One of the things that makes Portland special is its cornucopia of unique, locally owned businesses. The city defies corporate homogenization with its quirky neighborhoods full of “funky” shops and homey restaurants with creative menus, cool decor and irreverent attitude. Fresno we ain’t. This is what endears Bridgetown to many a freethinker, but for me, well, it just gets kind of old sometimes.
Sure, in theory, I know it’s great to have a thriving local economy. It’s special, it’s important, and if I moved to Fresno I would miss it. However, if I’m going out to breakfast, I’m probably tired, hungry, cranky and not in the mood to be confronted with a grating sensory environment or hit over the head with politics. I just want to get some eggs, a comfy seat, maybe some coffee and a chance to ease into my morning.
One of the best breakfast experiences I’ve had lately was at the Eugene IHOP. The seating area was comfortable, clean and warm. My breakfast, ordered off the kids’ menu, was delicious, and there were five different kinds of syrup. I found myself wondering why more breakfast places in Portland aren’t this pleasant. I think it has something to do with a rejection of ideas like marketing or pleasing the customer as capitalistic, hierarchical and oppressive. It seems like in a city full of disgruntled artist/musician/service employees who spend time on both sides of the counter, the customers tend to be painfully apologetic and the servers act like they’re doing you a favor. On top of that, I am a finicky and irritable diner. The list of restaurants I can stand is short and excludes the “funky” breakfast joint a couple blocks from our apartment, so I’m always on the lookout for new decent places to eat.
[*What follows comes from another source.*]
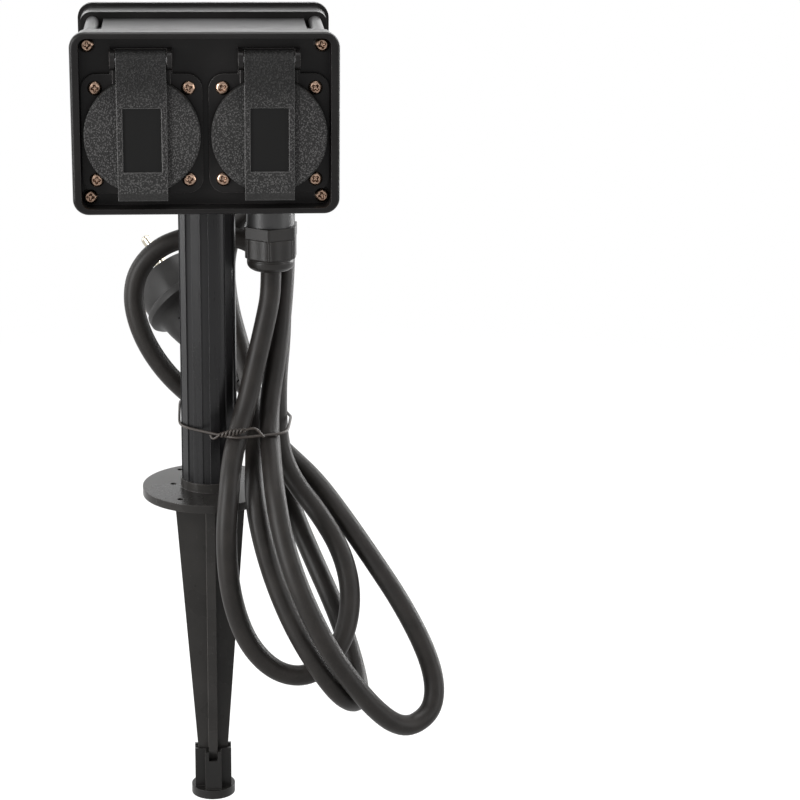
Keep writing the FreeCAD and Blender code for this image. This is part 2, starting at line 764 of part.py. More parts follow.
# Pole: a tube with raised flats all round
def pole_outline(z):
    step = 360.0 / pole_flat_count
    half = math.degrees(math.asin(pole_flat_width / 2 / pole_radius))
    low = pole_radius - pole_groove_depth

    def at(angle, radius):
        turn = math.radians(angle - 90 + pole_flat_phase)
        return Vector(radius * math.cos(turn), radius * math.sin(turn), z)

    edges = []
    for k in range(pole_flat_count):
        middle = k * step
        edges.append(Part.LineSegment(at(middle - half, pole_radius), at(middle + half, pole_radius)))
        edges.append(Part.LineSegment(at(middle + half, pole_radius), at(middle + half, low)))
        edges.append(Part.Arc(at(middle + half, low), at(middle + step / 2, low),
                              at(middle + step - half, low)))
        edges.append(Part.LineSegment(at(middle + step - half, low), at(middle + step - half, pole_radius)))
    return Part.Wire([edge.toShape() for edge in edges])


def pole():
    solid = Part.Face(pole_outline(pole_bottom)).extrude(up * pole_length)
    bore = post(0, 0, pole_radius - pole_wall, pole_bottom - 1, box_bottom + 1)
    return without(solid, [bore])


# Spike: disc, collar, stub in the pole, and four tapering vanes
def vane(slack, top, top_half, bottom_half, point_half, length, point_length):
    bottom = -length
    tip = bottom - point_length
    outline = [(top_half, top), (bottom_half, bottom), (point_half, tip), (-point_half, tip),
               (-bottom_half, bottom), (-top_half, top)]
    half = vane_thickness / 2 + slack
    return prism(outline, -half, half)


def vanes(slack):
    blade = vane(slack, 0, vane_top_width / 2 + slack, vane_bottom_width / 2 + slack,
                 spike_point_width / 2 + slack, vane_taper_length, spike_point_length + slack)
    return joined([blade, turned(blade, 90)])


def ground_spike():
    disc = post(0, 0, disc_radius, 0, disc_thickness)
    collar = post(0, 0, collar_radius, disc_thickness, pole_bottom)
    stub = post(0, 0, pole_radius - pole_wall - seat_gap, pole_bottom, pole_bottom + stub_height)
    body = joined([disc, collar, stub, vanes(0)])
    holes = [post(x, y, drain_hole_radius, -1, disc_thickness + 1) for x, y in drain_hole_places]
    return without(body, holes)


def spike_cap():
    sleeve_top = -vane_taper_length
    foot_top = sleeve_top - cap_sleeve_height
    half_arm = cap_arm_width / 2
    half_wall = vane_thickness / 2 + moving_gap + cap_wall
    arm = block(-half_arm, half_arm, foot_top, sleeve_top, -half_wall, half_wall)
    notch_half = vane_thickness / 2
    sleeve = joined([arm, turned(arm, 90), post(0, 0, cap_core_radius, foot_top, sleeve_top)])
    notches = []
    for angle in (0, 90, 180, 270):
        notch = block(half_arm - 2 * cap_wall, half_arm + 1, sleeve_top - cap_notch_depth,
                      sleeve_top + 1, -notch_half, notch_half)
        notches.append(turned(notch, angle))
    foot = post(0, 0, cap_foot_radius, foot_top - cap_foot_thickness, foot_top)
    return without(joined([sleeve, foot]), [vanes(moving_gap)] + notches)


# Wiring in the box: the tail of the cable and the three nets that feed the sockets
def supply_tail():
    return post(gland_x, 0, cable_radius, nut_mouth - 0.2, box_bottom + box_wall + tail_above_floor)


def net(runs, free_heights):
    pieces = []
    for start, end in runs:
        along = Vector(*end) - Vector(*start)
        pieces.append(Part.makeCylinder(core_radius, along.Length, Vector(*start), along))
    joints = {end for run in runs for end in run if end[2] not in free_heights}
    corner = Vector(splice_half_width, splice_half_width, splice_half_width)
    side = 2 * splice_half_width
    return joined(pieces + [Part.makeBox(side, side, side, Vector(*joint) - corner)
                            for joint in sorted(joints)])


def line_net(offset, place, height, core_x):
    tail_top = box_bottom + box_wall + tail_above_floor
    tab_end = socket_height - contact_tab_drop
    runs = [((core_x, 0, tail_top), (core_x, 0, height)),
            ((core_x, -place, height), (core_x, place, height))]
    for side in (-1, 1):
        y = side * place
        west, east = [hand * socket_spacing / 2 - side * offset for hand in (-1, 1)]
        runs.append(((west, y, height), (max(east, core_x), y, height)))
        runs.append(((west, y, height), (west, y, tab_end)))
        runs.append(((east, y, height), (east, y, tab_end)))
    return net(runs, (tail_top, tab_end))


def earth_net():
    tail_top = box_bottom + box_wall + tail_above_floor
    top = socket_height + earth_bus_rise
    pin_middle = socket_height + earth_rise
    y = core_offset
    half = socket_spacing / 2
    crossing = box_bottom + earth_cross_rise
    runs = [((gland_x, y, tail_top), (gland_x, y, crossing)),
            ((gland_x, y, crossing), (0, y, crossing)),
            ((0, y, crossing), (0, y, top)),
            ((0, -earth_bus_place, top), (0, earth_bus_place, top))]
    for side in (-1, 1):
        y = side * earth_bus_place
        runs.append(((-half, y, top), (half, y, top)))
        runs.append(((-half, y, top), (-half, y, pin_middle)))
        runs.append(((half, y, top), (half, y, pin_middle)))
    pins = [turned(earth_pin(hand), angle) for angle in sides.values() for hand in hands.values()]
    return without(net(runs, (tail_top, pin_middle)), pins)


def wires():
    live = line_net(-pin_spacing / 2, live_tab_place, box_bottom + live_bus_rise,
                    gland_x + core_offset)
    neutral = line_net(pin_spacing / 2, neutral_tab_place, box_bottom + neutral_bus_rise,
                       gland_x - core_offset)
    return [live, neutral, earth_net()]


# Cable: straight runs joined by tangent arcs
def cable_path():
    points = [Vector(*p) for p in cable_route]
    edges = []
    radii = []
    start = points[0]
    for before, here, after in zip(points, points[1:], points[2:]):
        incoming = here - before
        outgoing = after - here
        trim = tube_arc_share * min(incoming.Length, outgoing.Length)
        turn = incoming.getAngle(outgoing)
        a = Vector(incoming).normalize()
        b = Vector(outgoing).normalize()
        entry = here - a * trim
        leave = here + b * trim
        radius = trim / math.tan(turn / 2)
        middle_way = (b - a).normalize()
        middle = here + middle_way * (radius / math.cos(turn / 2) - radius)
        edges.append(Part.LineSegment(start, entry).toShape())
        edges.append(Part.Arc(entry, middle, leave).toShape())
        radii.append(radius)
        start = leave
    edges.append(Part.LineSegment(start, points[-1]).toShape())
    return Part.Wire(edges), radii


def least_gap(path):
    step = 2.0
    count = int(path.Length / step)
    points = path.discretize(Number=count)
    skip = int(math.pi * 2 * cable_radius / step) + 1
    least = path.Length
    for i, p in enumerate(points):
        for q in points[i + skip:]:
            least = min(least, p.distanceToPoint(q))
    return least - 2 * cable_radius


def cable():
    path, radii = cable_path()
    first = path.Edges[0]
    direction = first.tangentAt(first.FirstParameter)
    section = Part.Wire(Part.Circle(Vector(*cable_route[0]), direction, cable_radius).toShape())
    tube = path.makePipeShell([section], True, False)
    length = path.Length
    print("cable length", round(length, 1), "least arc radius", round(min(radii), 1))
    print("arc radii", [round(r, 1) for r in radii])
    print("volume share", round(tube.Volume / (math.pi * cable_radius ** 2 * length), 4))
    print("least gap of the cable to itself", round(least_gap(path), 2))
    return tube


# Plug: made along +Z from the cable's end, then laid along its axis
def laid(shape):
    start = Vector(*cable_route[-1])
    axis = (start - Vector(*cable_route[-2])).normalize()
    across = plug_pin_axis - axis * plug_pin_axis.dot(axis)
    across.normalize()
    third = axis.cross(across)
    matrix = FreeCAD.Matrix(across.x, third.x, axis.x, start.x,
                            across.y, third.y, axis.y, start.y,
                            across.z, third.z, axis.z, start.z, 0, 0, 0, 1)
    placed = shape.copy()
    placed.Placement = FreeCAD.Placement(matrix)
    return placed


def plug_face():
    return relief_length + grip_length + plug_guard_thickness + plug_body_length


def plug_clip_solids(slack):
    radius = plug_body_radius
    face = plug_face()
    half = plug_clip_width / 2 + slack
    clips = []
    for sign in (-1, 1):
        ends = sorted((sign * (radius - plug_clip_thickness - slack), sign * radius))
        clips.append(Part.makeBox(2 * half, ends[1] - ends[0], plug_clip_length + slack,
                                  Vector(-half, ends[0], face - plug_clip_length - slack)))
    return clips


def plug_earth_block(slack):
    w = plug_earth_half_width + slack
    h = plug_earth_half_height + slack
    face = plug_face()
    return Part.makeBox(2 * h, 2 * w, plug_earth_depth + slack,
                        Vector(-h, plug_earth_reach - w, face - plug_earth_depth - slack))


def plug_body():
    relief = post(0, 0, relief_radius, 0, relief_length + 1)
    pitch = relief_length / relief_rib_count
    ribs = [post(0, 0, relief_rib_radius, pitch * (k + 0.45), pitch * (k + 0.95))
            for k in range(relief_rib_count)]
    grip = Part.makeCone(grip_start_radius, grip_end_radius, grip_length, Vector(0, 0, relief_length), up)
    guard_bottom = relief_length + grip_length
    guard = post(0, 0, plug_guard_radius, guard_bottom, guard_bottom + plug_guard_thickness)
    guard = guard.makeFillet(plug_guard_thickness * 0.3,
                             [e for e in guard.Edges if abs(e.BoundBox.ZLength) < 0.01])
    front_body = post(0, 0, plug_body_radius, guard_bottom + 1, plug_face())
    body = joined([relief, grip, guard, front_body] + ribs)
    bores = [post(sign * pin_spacing / 2, 0, plug_pin_root_radius + thread_gap,
                  plug_face() - plug_pin_root, plug_face() + 1) for sign in (-1, 1)]
    return without(body, bores + plug_clip_solids(seat_gap) + [plug_earth_block(seat_gap)])


def plug_pins():
    pins = []
    for sign in (-1, 1):
        tip = plug_face() + pin_length
        pin = post(sign * pin_spacing / 2, 0, pin_radius, plug_face(), tip)
        ends = [e for e in pin.Edges if abs(e.BoundBox.ZMin - tip) < 0.01]
        root = post(sign * pin_spacing / 2, 0, plug_pin_root_radius, plug_face() - plug_pin_root, plug_face())
        pins.append(joined([pin.makeFillet(pin_radius * 0.8, ends), root]))
    return pins


def plug_earth_clips():
    hole = post(0, plug_earth_reach, plug_earth_hole_radius, plug_face() - plug_earth_depth + 1,
                plug_face() + 1)
    outer = post(0, 0, plug_body_radius, 0, plug_face())
    clips = [clip.common(outer) for clip in plug_clip_solids(0)]
    return clips + [without(plug_earth_block(0), [hole])]


# Wire tie: one loop pulled round the pole and the cable's strands, with its twisted end in front
tie_wraps = [(0, 0, pole_radius + 0.9), (12.5, -19, 7.2), (26.1, -12.7, 8.1), (30.3, 4.8, 5.8),
             (19, 42.5, 8.4), (-4.1, 29.3, 8.8)]


def tie_loop():
    count = len(tie_wraps)
    ends = []
    for k in range(count):
        x0, y0, r0 = tie_wraps[k]
        x1, y1, r1 = tie_wraps[(k + 1) % count]
        along = Vector(x1 - x0, y1 - y0, 0)
        lean = math.asin((r0 - r1) / along.Length)
        heading = math.atan2(along.y, along.x) - math.pi / 2 + lean
        side = Vector(math.cos(heading), math.sin(heading), 0)
        ends.append((Vector(x0, y0, tie_height) + side * r0, Vector(x1, y1, tie_height) + side * r1))
    edges = []
    for k in range(count):
        x, y, r = tie_wraps[k]
        arrive = ends[k - 1][1]
        leave = ends[k][0]
        centre = Vector(x, y, tie_height)
        middle = ((arrive - centre) + (leave - centre)).normalize() * r + centre
        edges.append(Part.Arc(arrive, middle, leave).toShape())
        edges.append(Part.LineSegment(ends[k][0], ends[k][1]).toShape())
    return Part.Wire(edges)


def twist_tie():
    path = tie_loop()
    first = path.Edges[0]
    start = first.valueAt(first.FirstParameter)
    heading = first.tangentAt(first.FirstParameter)
    section = Part.Wire(Part.Circle(start, heading, tie_wire_radius).toShape())
    return path.makePipeShell([section], True, False)


def build():
    os.makedirs("parts", exist_ok=True)
    save("junction_box", junction_box())
    for side, angle in sides.items():
        save(side + "_frame", turned(frame(), angle))
        save(side + "_frame_gasket", turned(frame_gasket(), angle))
        save(side + "_frame_screws", [turned(s, angle) for s in frame_screws()])
        save("flange_seals_" + side, [turned(flange_seal(hand), angle) for hand in hands.values()])
        save("flange_screws_" + side, [turned(s, angle) for s in flange_screws()])
        save("socket_faces_" + side, [turned(socket_face(hand), angle) for hand in hands.values()])
        save("guide_plates_" + side, [turned(guide_plate(hand), angle) for hand in hands.values()])
        save("contact_blocks_" + side,
             [turned(c, angle) for hand in hands.values() for c in contact_block(hand)])
        save("contacts_" + side, [turned(c, angle) for hand in hands.values() for c in contacts(hand)])
        save("earth_pins_" + side, [turned(earth_pin(hand), angle) for hand in hands.values()])
        save("centre_screws_" + side, [turned(centre_screw(hand), angle) for hand in hands.values()])
        for name, hand in hands.items():
            place = "_" + side + "_" + name
            save("base" + place, turned(socket_base(hand), angle))
            save("shutter" + place, turned(shutter(hand), angle))
            save("lid" + place, turned(lid(hand), angle))
            save("lid_seal" + place, turned(lid_seal(hand), angle))
            save("hinge_pin" + place, turned(hinge_pin(hand), angle))
            save("lid_spring" + place, turned(lid_spring(hand), angle))
    save("gland_body", gland_body())
    save("gland_seal", gland_seal())
    save("gland_nut", gland_nut())
    save("pole", pole())
    save("ground_spike", ground_spike())
    save("spike_cap", spike_cap())
    save("supply_tail", supply_tail())
    save("wires", wires())
    save("cable", cable())
    save("plug_body", laid(plug_body()))
    save("plug_pins", [laid(pin) for pin in plug_pins()])
    save("plug_earth_clips", [laid(clip) for clip in plug_earth_clips()])
    save("twist_tie", twist_tie())


build()
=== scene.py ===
"""Dresses the garden socket post: cable, plug, tie, screws, gland, finishes and the studio round them."""
import math

import bmesh
import bpy
from bpy.props import FloatProperty, FloatVectorProperty, IntProperty, PointerProperty
from mathutils import Matrix, Vector


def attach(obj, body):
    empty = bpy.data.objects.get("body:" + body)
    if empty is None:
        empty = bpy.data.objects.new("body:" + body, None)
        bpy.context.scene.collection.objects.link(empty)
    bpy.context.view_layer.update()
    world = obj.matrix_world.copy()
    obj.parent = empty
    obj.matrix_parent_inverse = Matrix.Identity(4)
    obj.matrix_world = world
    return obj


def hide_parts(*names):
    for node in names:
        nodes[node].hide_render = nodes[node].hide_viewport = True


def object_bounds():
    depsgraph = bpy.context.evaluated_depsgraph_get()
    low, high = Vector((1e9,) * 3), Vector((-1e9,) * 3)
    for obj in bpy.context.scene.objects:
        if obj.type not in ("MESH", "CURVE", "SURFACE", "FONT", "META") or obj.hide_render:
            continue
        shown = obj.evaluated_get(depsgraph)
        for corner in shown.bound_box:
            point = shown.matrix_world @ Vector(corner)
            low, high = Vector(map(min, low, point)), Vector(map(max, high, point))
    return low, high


bl_info = {
    "name": "Garden Socket Post",
    "version": (1, 0, 0),
    "blender": (4, 5, 0),
    "location": "View3D > Sidebar > Garden Socket",
    "description": "Cable, plug, tie, screws, gland and finishes for a garden socket post",
    "category": "Object",
}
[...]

The short list of restaurants I can stand includes Junior’s, Dots and Tiny’s Coffee, so I was sort of interested when a new breakfast place, Genies, was opened at 1101 S.E. Division St. by the same owners. However, when I rode by one day I saw it had annoying floor-to-ceiling windows with annoying hipsters on both sides of the glass, and it just seemed like too much of an annoying fishbowl scene. I initially wrote it off, but on a recent sunny weekend I relented.
The interior has a sort of no-atmosphere atmosphere with a refreshing absence of sad-eye paintings. A semi-enclosed back area with cozy booths provides relief from the exposing window-walls. The full bar in the back seems a little incongruous, but it’s reassuring to know you can get a sidecar with your pancakes if it’s that kind of morning. The customers surprisingly seemed like a bunch of squares, but maybe that’s because it was 8:30 a.m. on a Sunday. The music was on the mediocre side – Lilith Fair rock and ’70s folk – but at least it was easy to ignore and still appropriate for a restaurant.
The menu offered many of the standard fixtures you’d expect from an east-side restaurant – Odwalla orange juice ($1.50), Stumptown coffee ($1.50), a spinach/feta/artichoke heart/red bell pepper omelette (tofu or egg whites can be substituted for $1) – but the flavor and quality of the dishes was, in general, remarkably above-average. I ordered white chocolate chip and toasted hazelnut pancakes ($5.50), which I’d never seen anywhere else. The pancakes had a slightly dry, starchy texture, but this was easy to overlook in light of the incredible flavor and crunch the hazelnuts gave, which complemented the sweetness of the white chocolate. My dining companion had a scramble with spinach, red onions, cheddar cheese and some sort of fancy bacon ($7.25). It was a good combination of ingredients, and the eggs had a nice creamy texture, not dry and clumped together like scrambles tend to be. The scramble came with ridiculously savory potatoes O’Brien. They were perfectly spiced, and the onions and bell peppers were well cooked and incorporated into the uniformly browned potatoes, existing as more of a flavor than an obvious physical presence.
So, what can I say? Genies didn’t exactly produce a transcendent moment of dining euphoria, but the food was good, the service was friendly and timely, we weren’t seated by an open door, and we didn’t have to listen to Swedish black metal. Try as I might, I can’t find anything to complain about. Thumbs up.